## Start

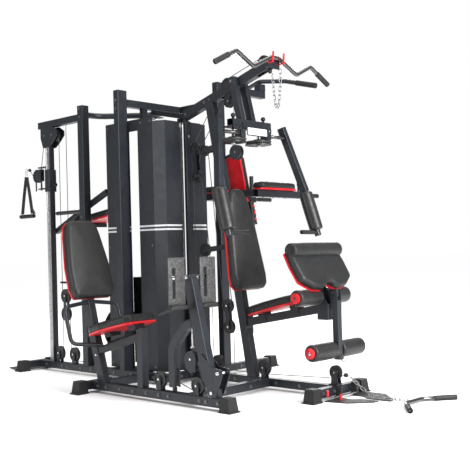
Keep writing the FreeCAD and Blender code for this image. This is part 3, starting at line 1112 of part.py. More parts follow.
GROUPS = [
    ["cables", "axles", "guide_rods", "base_tubes", "rear_posts", "press_frame", "boom", "top_beams", "leg_frame",
     "dip_frame", "pulley_wheels", "pulley_brackets", "block_covers", "stack_bases", "column", "column_channel", "curved_brace",
     "rear_rest_frame", "leg_back_board", "leg_back_pad", "leg_seat_board", "leg_seat_pad", "press_back_board",
     "press_back_pad", "press_seat_board", "press_seat_pad", "dip_boards", "dip_pads", "dip_back_board",
     "dip_back_pad", "rear_rest_board", "rear_rest_pad", "pullup_bar", "pullup_grips", "dip_grips",
     "fixed_rollers", "fixed_roller_caps", "ribbed_grips", "grip_studs", "knobs", "shroud", "foot_caps",
     "foot_plates", "hand_loops", "bumpers", "red_hooks", "pegs", "bolts", "lat_chain", "low_chain"],
    ["leg_arm_chrome", "leg_arm", "foot_pedals", "pedal_rubber"],
    ["press_arm_chrome", "press_arm", "press_label", "press_knobs", "bumpers_press"],
    ["arm_near_rod", "arm_near", "arm_near_cam", "arm_near_grip", "arm_near_foam"],
    ["arm_far_rod", "arm_far", "arm_far_cam", "arm_far_grip", "arm_far_foam"],
    ["lever_axle", "leg_lever", "leg_lever_chrome", "lever_rollers", "lever_roller_caps", "ankle_cuff"],
    ["preacher_frame", "preacher_board", "preacher_pad"],
    ["carriage", "carriage_pin"],
    ["swivel_head", "swivel_cable", "swivel_ball"],
    ["snap_hook", "strap_webbing", "strap_grip"],
    ["lat_bar", "lat_bar_grips"],
    ["low_bar", "low_bar_eye", "low_bar_grips"],
]


def settle(group):
    """Notch every solid round the solids listed before it, keeping its largest piece."""
    done = []
    for name in group:
        kept = []
        for s in out.get(name, []):
            vol = s.Volume
            for t in done:
                if not s.BoundBox.intersect(t.BoundBox):
                    continue
                if s.common(t).Volume > 0.002:
                    r = s.cut(t)
                    if r.Solids:
                        s = max(r.Solids, key=lambda q: q.Volume)
            if s.Volume > 0.02 * vol:
                kept.append(s)
                done.append(s)
        out[name] = kept


def main_build():
    base()
    posts()
    boom()
    column()
    shroud()
    stack("stack_a", STACK_A, ROD_A, 290, 100, 1770)
    stack("stack_b", STACK_B, ROD_B, 66, 230, 1722)
    selector_pin("pin_a", STACK_A, 50.4, V(0, -1, 0))
    selector_pin("pin_b", (STACK_B[0], 32.5), 33.4, V(1, 0, 0), 0.47)
    pulleys()
    cables()
    leg_press()
    press_station()
    butterfly("arm_near", -1)
    butterfly("arm_far", 1)
    press_seat()
    lever()
    preacher()
    dip_station()
    rear_rest()
    bars()
    front_details()
    carriage()
    bolts()
    for g in GROUPS:
        settle(g)


# nodes that gather several of the groups above
MERGE = {
    "top_beams": ["top_beams", "curved_brace"],
    "column": ["column", "column_channel"],
    "brackets": ["pulley_brackets", "stack_bases", "block_covers"],
    "chrome_parts": ["guide_rods", "axles"],
    "rear_posts": ["rear_posts", "rear_rest_frame"],
    "leg_frame": ["leg_frame", "hand_loops"],
    "leg_pads": ["leg_back_pad", "leg_seat_pad"],
    "press_pads": ["press_back_pad", "press_seat_pad"],
    "rest_pads": ["dip_pads", "dip_back_pad", "rear_rest_pad"],
    "pad_boards": ["leg_back_board", "leg_seat_board", "press_back_board", "press_seat_board", "dip_boards",
                   "dip_back_board", "rear_rest_board"],
    "rubber_parts": ["bumpers", "knobs", "dip_grips", "pullup_grips", "ribbed_grips"],
    "red_fittings": ["grip_studs", "fixed_roller_caps", "red_hooks", "pegs"],
    "dip_frame": ["dip_frame", "pullup_bar"],
    "leg_arm": ["leg_arm", "leg_arm_chrome"],
    "foot_pedals": ["foot_pedals", "pedal_rubber"],
    "press_arm": ["press_arm", "press_arm_chrome", "press_knobs", "bumpers_press"],
    "arm_near": ["arm_near", "arm_near_cam", "arm_near_rod"],
    "arm_near_foam": ["arm_near_foam", "arm_near_grip"],
    "arm_far": ["arm_far", "arm_far_cam", "arm_far_rod"],
    "arm_far_foam": ["arm_far_foam", "arm_far_grip"],
    "leg_lever": ["leg_lever", "leg_lever_chrome", "lever_axle"],
    "lever_rollers": ["lever_rollers", "lever_roller_caps"],
    "carriage": ["carriage", "carriage_pin"],
    "swivel_head": ["swivel_head", "swivel_cable", "swivel_ball"],
    "strap_handle": ["strap_webbing", "snap_hook", "strap_grip"],
    "lat_bar": ["lat_bar", "lat_bar_grips"],
    "low_bar": ["low_bar", "low_bar_grips", "low_bar_eye"],
}

main_build()
nodes = {}
taken = set()
for node, names in MERGE.items():
    nodes[node] = [s for n in names for s in out.get(n, [])]
    taken.update(names)
for name, solids in out.items():
    if name not in taken:
        nodes[name] = solids
os.makedirs("parts", exist_ok=True)
for node, solids in nodes.items():
    if solids:
        Part.makeCompound(solids).exportStep("parts/" + node + ".step")
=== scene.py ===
import json
import math

import bmesh
import bpy
from mathutils import Matrix, Vector, noise

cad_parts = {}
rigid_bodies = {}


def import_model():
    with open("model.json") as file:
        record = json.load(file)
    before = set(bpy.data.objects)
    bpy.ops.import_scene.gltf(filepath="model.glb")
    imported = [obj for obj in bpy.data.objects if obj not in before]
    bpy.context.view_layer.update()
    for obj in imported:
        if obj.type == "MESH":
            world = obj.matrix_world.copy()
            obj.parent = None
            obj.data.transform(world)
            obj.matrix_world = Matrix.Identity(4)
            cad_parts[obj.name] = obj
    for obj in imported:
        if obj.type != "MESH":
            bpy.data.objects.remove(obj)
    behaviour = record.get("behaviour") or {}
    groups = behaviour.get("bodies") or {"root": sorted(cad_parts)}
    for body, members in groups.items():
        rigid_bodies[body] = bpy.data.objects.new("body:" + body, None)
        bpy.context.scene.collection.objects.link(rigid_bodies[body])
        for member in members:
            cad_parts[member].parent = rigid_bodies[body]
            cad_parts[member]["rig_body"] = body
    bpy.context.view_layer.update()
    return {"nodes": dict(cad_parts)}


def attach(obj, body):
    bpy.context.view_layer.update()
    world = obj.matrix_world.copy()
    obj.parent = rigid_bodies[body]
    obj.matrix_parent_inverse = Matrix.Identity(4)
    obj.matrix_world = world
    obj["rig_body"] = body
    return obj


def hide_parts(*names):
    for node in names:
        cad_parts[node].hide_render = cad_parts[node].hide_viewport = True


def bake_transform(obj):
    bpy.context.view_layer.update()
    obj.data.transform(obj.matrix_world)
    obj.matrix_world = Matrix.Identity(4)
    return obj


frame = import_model()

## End

EXERCISE
Each line from the line with "for node, solids" to the line with "obj.parent = None" is to be echoed exactly; both boundary lines are included, and nothing else is to be output.

RESULT
for node, solids in nodes.items():
    if solids:
        Part.makeCompound(solids).exportStep("parts/" + node + ".step")
=== scene.py ===
import json
import math

import bmesh
import bpy
from mathutils import Matrix, Vector, noise

cad_parts = {}
rigid_bodies = {}


def import_model():
    with open("model.json") as file:
        record = json.load(file)
    before = set(bpy.data.objects)
    bpy.ops.import_scene.gltf(filepath="model.glb")
    imported = [obj for obj in bpy.data.objects if obj not in before]
    bpy.context.view_layer.update()
    for obj in imported:
        if obj.type == "MESH":
            world = obj.matrix_world.copy()
            obj.parent = None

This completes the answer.